→ **Written task**
Exactly repeat the full listing that follows.

→ **Stored data**
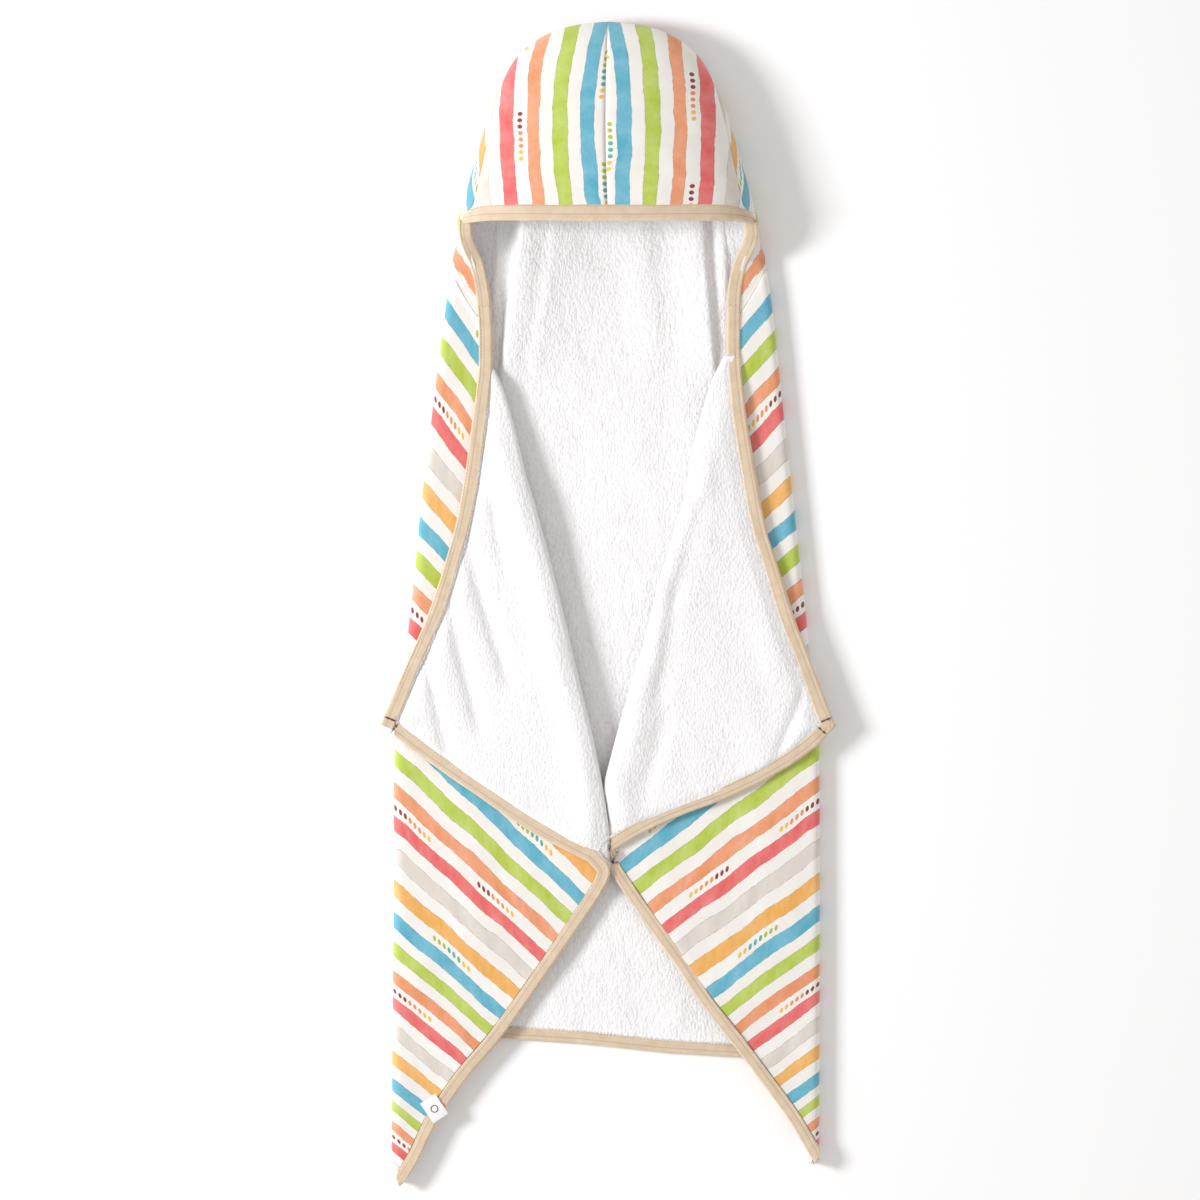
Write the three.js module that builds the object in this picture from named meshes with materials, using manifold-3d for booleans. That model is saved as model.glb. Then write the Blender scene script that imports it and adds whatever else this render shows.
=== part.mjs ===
// Hooded baby towel, laid flat on its back with both fronts folded in and their lapels turned back.
// Millimetres, +Z up, +Y towards the hood. The origin is under the middle of the object's box.
import * as THREE from 'three';
import { mergeVertices } from 'three/addons/utils/BufferGeometryUtils.js';
import Module from 'manifold-3d';

// Cloth
const SHELL_THICKNESS = 1.2;
const LINING_THICKNESS = 3.5;
const PLY_GAP = 0.3;
const CLOTH_THICKNESS = SHELL_THICKNESS + PLY_GAP + LINING_THICKNESS;
const BINDING_WIDTH = 14;
const BINDING_PROUD = 0.3;
const BRIM_BINDING_WIDTH = 17;
const CUT_OVERRUN = 20;

// Layers, by the height of each one's underside
const FLAP_BASE = 12;
const LAPEL_BASE = 18;

// Lengths along Y
const HOOD_TOP = 581;
const BRIM_Y = 383;
const BACK_TOP = 376;
const STRIP_TOP = 356;
const LAPEL_TOP = 240;
const FLAP_TOP = 234;
const FOLD_FOOT = -545;

// Side fold: the cloth turns over from the back to the flap
const FOLD_RADIUS = (FLAP_BASE + CLOTH_THICKNESS) / 2;
const FOLD_ARC_STEPS = 8;
const FOLD_STATIONS = 16;
const MOVING_GAP = 2.5;

// Hood
const HOOD_HALF_WIDTH = 150;
const HOOD_TAPER = 58;
const HOOD_EDGE_HEIGHT = 22;
const HOOD_RISE = 60;
const HOOD_SEAM_ANGLE = Math.PI * 0.157;
const HOOD_STATIONS = 12;
const HOOD_CLOSING_POWER = 8;
const HOOD_DOME_POWER = 2.6;
const HOOD_TOP_SQUARENESS = 0.83;
const HOOD_UNDERSIDE_SQUARENESS = 0.5;
const FRONT_STEPS = 7;
const BACK_STEPS = 22;
const BRIM_STEPS = 16;

// Label and bar tacks
const LABEL_SIZE = [18, 24, 0.8];
const LABEL_CENTRE = [-176, -506];
const LABEL_TURN = -0.98;
const TACK_SIZE = [1.6, 13, 0.8];
const TACK_INSET = 20;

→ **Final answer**
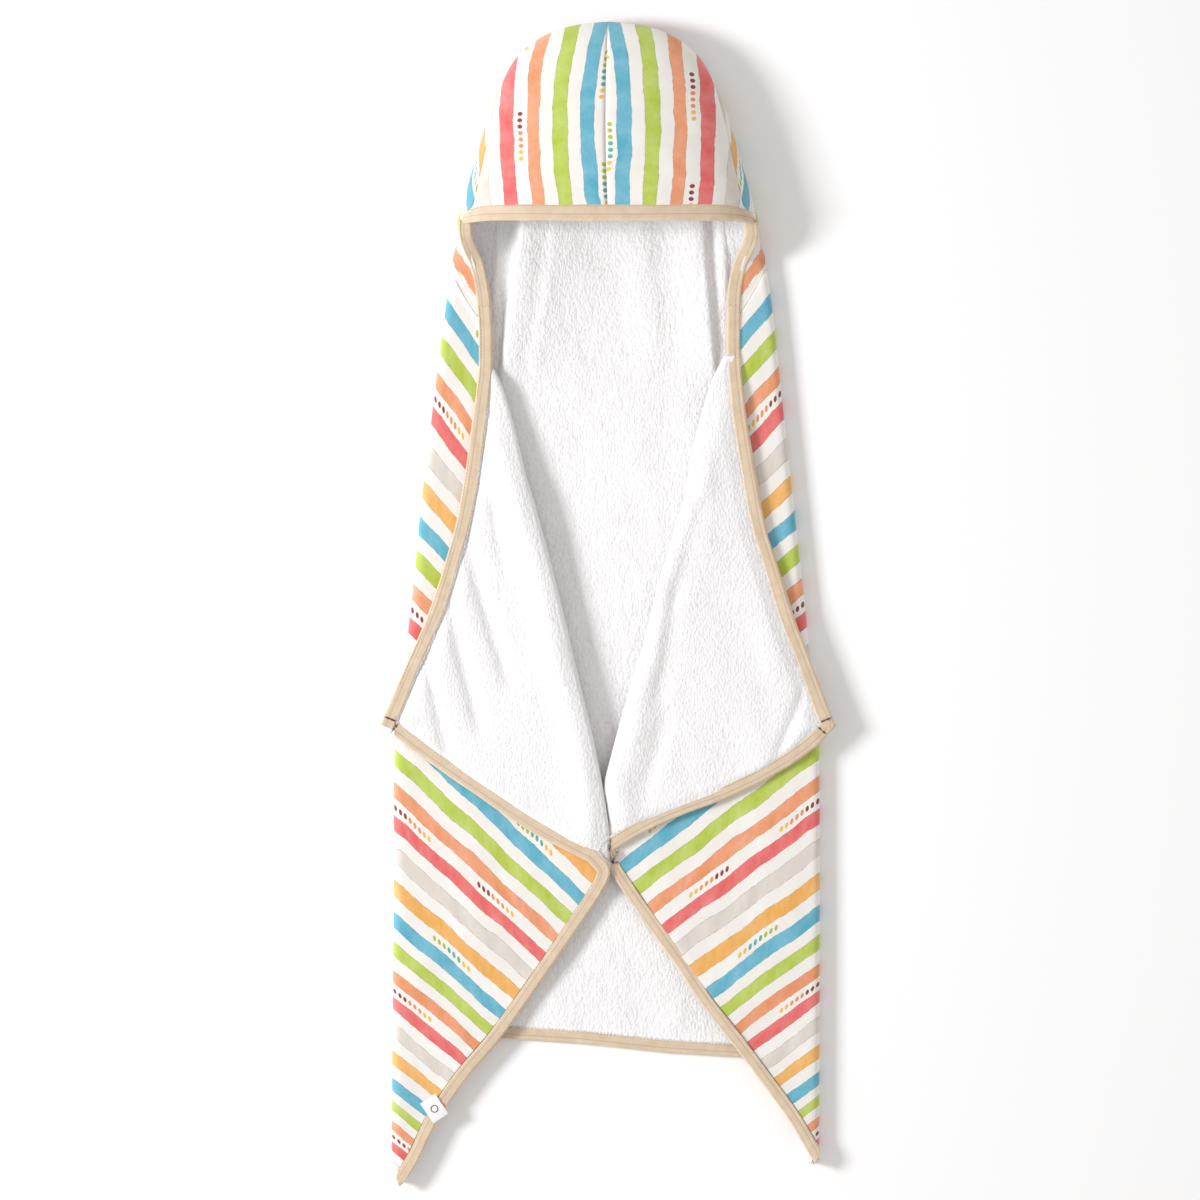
Write the three.js module that builds the object in this picture from named meshes with materials, using manifold-3d for booleans. That model is saved as model.glb. Then write the Blender scene script that imports it and adds whatever else this render shows.
=== part.mjs ===
// Hooded baby towel, laid flat on its back with both fronts folded in and their lapels turned back.
// Millimetres, +Z up, +Y towards the hood. The origin is under the middle of the object's box.
import * as THREE from 'three';
import { mergeVertices } from 'three/addons/utils/BufferGeometryUtils.js';
import Module from 'manifold-3d';

// Cloth
const SHELL_THICKNESS = 1.2;
const LINING_THICKNESS = 3.5;
const PLY_GAP = 0.3;
const CLOTH_THICKNESS = SHELL_THICKNESS + PLY_GAP + LINING_THICKNESS;
const BINDING_WIDTH = 14;
const BINDING_PROUD = 0.3;
const BRIM_BINDING_WIDTH = 17;
const CUT_OVERRUN = 20;

// Layers, by the height of each one's underside
const FLAP_BASE = 12;
const LAPEL_BASE = 18;

// Lengths along Y
const HOOD_TOP = 581;
const BRIM_Y = 383;
const BACK_TOP = 376;
const STRIP_TOP = 356;
const LAPEL_TOP = 240;
const FLAP_TOP = 234;
const FOLD_FOOT = -545;

// Side fold: the cloth turns over from the back to the flap
const FOLD_RADIUS = (FLAP_BASE + CLOTH_THICKNESS) / 2;
const FOLD_ARC_STEPS = 8;
const FOLD_STATIONS = 16;
const MOVING_GAP = 2.5;

// Hood
const HOOD_HALF_WIDTH = 150;
const HOOD_TAPER = 58;
const HOOD_EDGE_HEIGHT = 22;
const HOOD_RISE = 60;
const HOOD_SEAM_ANGLE = Math.PI * 0.157;
const HOOD_STATIONS = 12;
const HOOD_CLOSING_POWER = 8;
const HOOD_DOME_POWER = 2.6;
const HOOD_TOP_SQUARENESS = 0.83;
const HOOD_UNDERSIDE_SQUARENESS = 0.5;
const FRONT_STEPS = 7;
const BACK_STEPS = 22;
const BRIM_STEPS = 16;

// Label and bar tacks
const LABEL_SIZE = [18, 24, 0.8];
const LABEL_CENTRE = [-176, -506];
const LABEL_TURN = -0.98;
const TACK_SIZE = [1.6, 13, 0.8];
const TACK_INSET = 20;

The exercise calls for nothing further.